Who am I to fault and be the least bit cynical that someone wants to protect Gotham's children. When I stare at the face of a NYC Teacher "Nubie'", all pink cheeked and eyes shining, hurrying through the ever-revolving glass doors at 52 Broadway, knapsack heavy with text books hanging over their shoulders, who, my old friend, am I really looking at, but the perfect reflection of who I myself was, almost 40 years ago, starting out in the world of Education in New York City.

I thought back then, as a young Teacher, in the South East Bronx and later, working in Bed-Stuy and Harlem and finally via my self created Medical Program for gifted Minority students at Art & Design High School, that I could, by sheer dint of hard work and a driving Idealistic vision of the Universe make a difference.

That somehow "Good" would triumph over "Evil", honest "Idealism" would or could vanquish rampant corruption, and that somehow, by hook or by crook- I would make a "Difference"- even if just a small degree of difference.

Tell me dear God, I did make a difference.

Tell me my old and dear friend, Norman Scott, that it was not all for nothing.

And that those young Teachers presently fighting the good fight we both began to fight also, in our long distant Youth, so many decades ago, long before the present Whistle-blowers were so much as a glint in their Mother's and Father's eyes- oh please do tell me that they will succeed where we failed to make things better.

Hey Jude- please tell me that things can and will be better and that some good and healing force in the Universe- call it what you will, can and will wash away all those twisted and demented minds and sorry excuses for human beings, who for now at least, have temporarily hijacked the futures of all of Gotham's innocent children and are Hell bent on privatizing all Education in Gotham and turning it all into one gargantuan, multi-billion dollar, For Profit, enterprise.

In some cases trading their future lives and future hopes for a bag of Silver coins.

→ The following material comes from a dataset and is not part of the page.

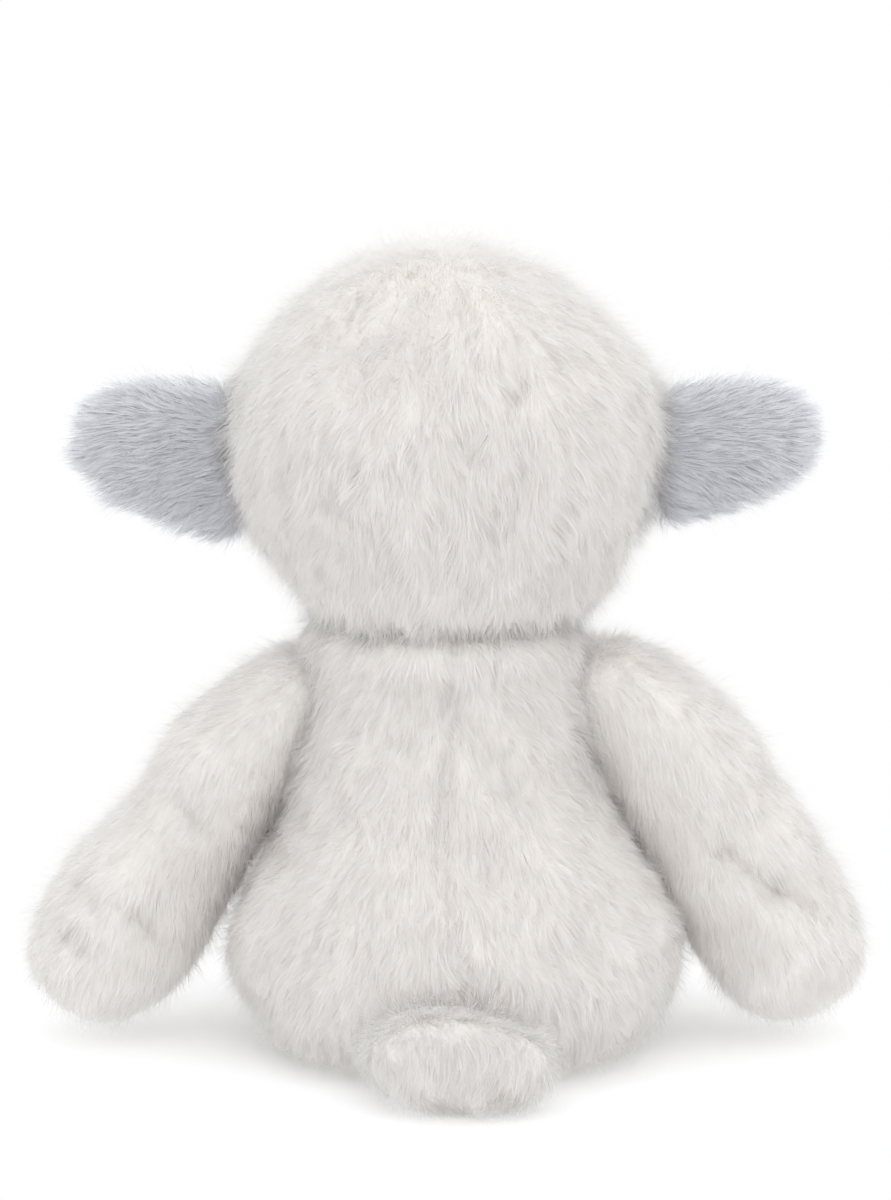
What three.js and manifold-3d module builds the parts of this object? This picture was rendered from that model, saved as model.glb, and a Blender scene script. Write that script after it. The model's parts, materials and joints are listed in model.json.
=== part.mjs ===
// Plush sheep, seated: a round head on a pear-shaped body, flat ears, long arms, short legs, broad tail.
// Millimetres, +Z up. The face looks along -Y and the tail points along +Y.
// Left and right are the sheep's own.
// The outer faces are where the pile is dense; loose hair stands a few millimetres proud of them.
import * as THREE from "three";
import { mergeVertices } from "three/addons/utils/BufferGeometryUtils.js";
import Module from "manifold-3d";

const wasm = await Module();
wasm.setup();

// Fabric and fits
const plushThickness = 4.5;
const sewnGap = 0.3;
const turningGap = 1.1;
const threadRadius = 0.7;
const overrun = 40;
const weldDistance = 0.0001;

// Neck: the torso ends in a dome about this pivot, and the head has a bowl that fits it
const neckHeight = 136;
const domeRadius = 50;
const neckBallRadius = 33.5;
const neckBallGap = 0.7;
const neckHoleRadius = 22;
const neckThreadRise = 21.6;

// Torso
const seatHalfWidth = 81.5;
const seatHalfDepth = 70;
const seatSetBack = 4;
const flatDepth = 0.5;
const sideSeamForward = 12;
const seatPanelHalfWidth = 40;
const seatPanelHalfDepth = 33;
const beanBagHalfWidth = 50;
const beanBagHalfDepth = 40;
const beanBagHalfHeight = 17;
const beanBagHeight = 18;
const bowlRimDrop = 14;
const domeEdgeTurn = THREE.MathUtils.degToRad(84);

// Head
const headHeight = 219.5;
const headHalfWidth = 77.5;
const headHalfDepth = 73;
const headHalfHeight = 75.5;
const headFullnessShare = 2.25;
const faceBelowHead = 9.5;
const faceHalfWidth = 45;
const faceHalfHeight = 47;
const muzzleBelowHead = 22.5;
const muzzleForward = 64;
const muzzleHalfWidth = 34;
const muzzleHalfDepth = 27;
const muzzleHalfHeight = 25;
const stitchThickness = 1.2;
const noseHalfWidth = 9.5;
const noseHalfHeight = 5.5;
const noseAboveMuzzle = 7;
const mouthHalfWidth = 11;
const mouthDrop = 9;
const mouthCornerTurn = THREE.MathUtils.degToRad(55);
const mouthThreadWidth = 1.8;
const eyeHalfSpread = 26;
const eyeAboveHead = 2.5;
const eyeRadius = 6;
const eyeRise = 3.6;
const eyeStemRadius = 1.6;
const washerRadius = 7;
const washerThickness = 1.8;
const washerDepth = 8.7;
const eyeStemLength = washerDepth + 2 * washerThickness;
const faceHeight = headHeight - faceBelowHead;
const muzzleHeight = headHeight - muzzleBelowHead;
const noseHeight = muzzleHeight + noseAboveMuzzle;

// Ears
const earSeamHeight = 220.5;
const earForward = 4;
const earLength = 50;
const earRootHalfHeight = 24.5;
const earHalfThickness = 6;
const earTilt = THREE.MathUtils.degToRad(7);

// Arms
const shoulderHalfSpread = 59;
const shoulderHeight = 135;
const shoulderForward = 10;
const armLean = THREE.MathUtils.degToRad(34.5);
const armLength = 113;
const shoulderRadius = 23;
const upperArmRadius = 27.5;
const pawRadius = 29.8;
const pawLength = 27;

// Legs
const hipHalfSpread = 37;
const hipForward = 68;
const legSplay = THREE.MathUtils.degToRad(7);
const legLength = 56;
const hipRadius = 19;
const shinRadius = 24.5;
const footRadius = 27.5;
const footLength = 25;
const hipHeight = footRadius - flatDepth;

// Tail
const tailRootBack = 74;
const tailRootRadius = 16;
const tailRootHalfWidth = 25;
const tailLength = 11;
const tailRadius = 19;
const tailTipLength = 16;
const tailDroop = THREE.MathUtils.degToRad(22);
const tailPress = 1.4;
const tailRootHeight = tailRadius + tailLength * Math.sin(tailDroop) - tailPress;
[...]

And I still see, when I lay me down to sleep each night all the laughing, beautiful faces and shining innocent eyes of my former gifted, so very gifted and talented, Medical students in Room 316, so radiant with great expectations and so deserving of Hope, that this present Chancellor, a pathetic "Legend in his own mind", via his countless lackeys, lapdogs and stooges and confederates, criminally robbed from their futures when I, as payment for becoming a Whistle-blower myself, was so violently torn from their school and so violently torn from their Lives.